The recent visits to Israel, by the President and the Foreign Minister, did not bring the country suddenly on our radar. It has for a long time been an ally and a supplier of military hardware, as also in the field of agricultural technology. However, relations with Israel have emerged over the years.
For a long time after independence, India followed an anti-Israel policy. The reasons as stated at that time did sound logical; however they were against the concept of realpolitik. The logic as adopted by the Indian government was that it did not want to alienate its local Muslim population. It also wanted to support the Arab nations, forming part of the non-aligned movement, who were against the existence of the state of Israel. In reality the reason was to ensure there was no impact on Indians employed in West Asia, as also ensure continuation of oil imports from the Middle East. Thus India voted against Israel in various international forums.
One of the famous stories of the 1971 war, stated by the late Field Marshal Manekshaw, was that India fought the war, employing ammunition for the 130 mm guns, manufactured in Israel, but without Israeli markings. The erstwhile USSR had then stated its inability to supply India with the quantity of ammunition it had wanted. An agent representing the Israeli armament industry had approached us and agreed to provide the ammunition. Israel had captured the guns from the Egyptians in the 1967 war and to employ them had set up factories to manufacture the ammunition. Thus, it was this ammunition which became the backbone of Indian artillery in the war, though officially India had yet to establish diplomatic relations with Israel.

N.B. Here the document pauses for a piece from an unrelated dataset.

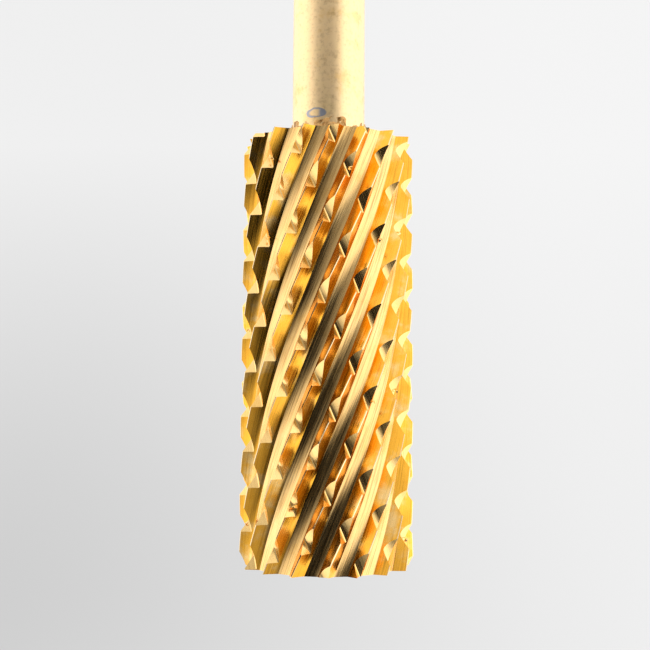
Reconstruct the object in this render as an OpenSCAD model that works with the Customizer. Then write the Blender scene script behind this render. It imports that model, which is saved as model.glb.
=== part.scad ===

With time, our relations with Israel grew stronger. Trade increased and simultaneously did procurement of military hardware. Presently, the entire Unarmed Aerial Vehicles (UAVs) fleet, employed by the military, is Israeli manufactured. The latest order for procuring 10 missile-armed drones has also been awarded to the Heron Company in Israel. The air force also employs Israeli radars mounted on Russian IL 76 aircraft as Airborne Warning and Control Systems (AWACS). India and Israel are jointly developing the Barak Missile system. The last successful test of the Barak 8 missile was conducted recently from the Indian ship INS Kolkata. It would soon become naval armament on board Indian and Israeli ships.
Militarily there have been regular exchanges between the two countries including officers attending specialisation courses, while at the intelligence level; the two nations have been coordinating on common issues concerning terrorism and counter-terrorism. Israel due to its location and threats emanating from its neighbours has developed quality military hardware and sophisticated intelligence equipment, some of which we employ at present.
The two Prime Ministers share a common bond. Prime Minister Modi is expected to visit Israel in the near future. The visits by the President and the Foreign Minister also included Palestine, thus indicating that India still has the ability to intercede between the two. It also gave a message to the Palestinians that India does not discard old friends, when it grows closer to their enemies.
Located in parts of the world that are in constant turmoil, threatened by acts of state-sponsored terrorism, as also surrounded by nations who threaten their very existence, India and Israel have much in common.
Terrorism is a common thread which joins the two nations together. The infamous Mumbai terrorist strike of 2008 also specifically targeted the Nariman House (renamed as the Chabad House), an Israeli residence and killed six occupants. As early as June 1991, at the height of the Kashmir insurgency, militants struck a houseboat in Srinagar, occupied by Israeli tourists, killing one occupant and injuring two. Thus both nations have been common targets of state-sponsored terrorism emanating from Pakistan. Therefore it is but logical that the two nations set up joint mechanisms to share, monitor and counter terrorism.
Israel faces economic issues with various European nations, which have placed restrictions and limitations on Israeli goods produced in occupied territories. Thus India, with its rising economy, becomes a ready market for these. India-Israel trade has witnessed an ascendency in recent times. India can gain immensely from Israel in the fields of agriculture, science and technology and health, where they have made remarkable progress. Israel has never shied away from sharing technology and its development benefits with India.
While considering the problems faced in the recent past, with the Pathankot strike and the options available, India needs Israeli expertise in a few fields. First is electronic surveillance of borders, especially in stretches which cannot be fenced due to flowing rivers and thus are natural ingress routes for terrorists and smugglers. It is internationally known that Israel has the most modern and secure border fencing in the world, relying more on electronic means and less on human. Duplicating the same would enable controlling infiltration. Second is retaliation. While employing the Israeli method is illogical, since levels of militarization between Israel and Palestine on the one hand and India and Pakistan on the other are worlds apart, however early procurement of missile-armed drones, with requisite weaponry and avionics, would provide the military a cross-border strike capability, without employing physical troops or escalating tensions. These could target known camps, at a time of one’s own choosing should such a need arise.
Thus the two countries are natural candidates for developing closer relations and enhancing cooperation in a variety of fields, spanning from agriculture to health and on to modern defence equipment and border fencing. The past visits and the future one by the Prime Minister would only bring them closer.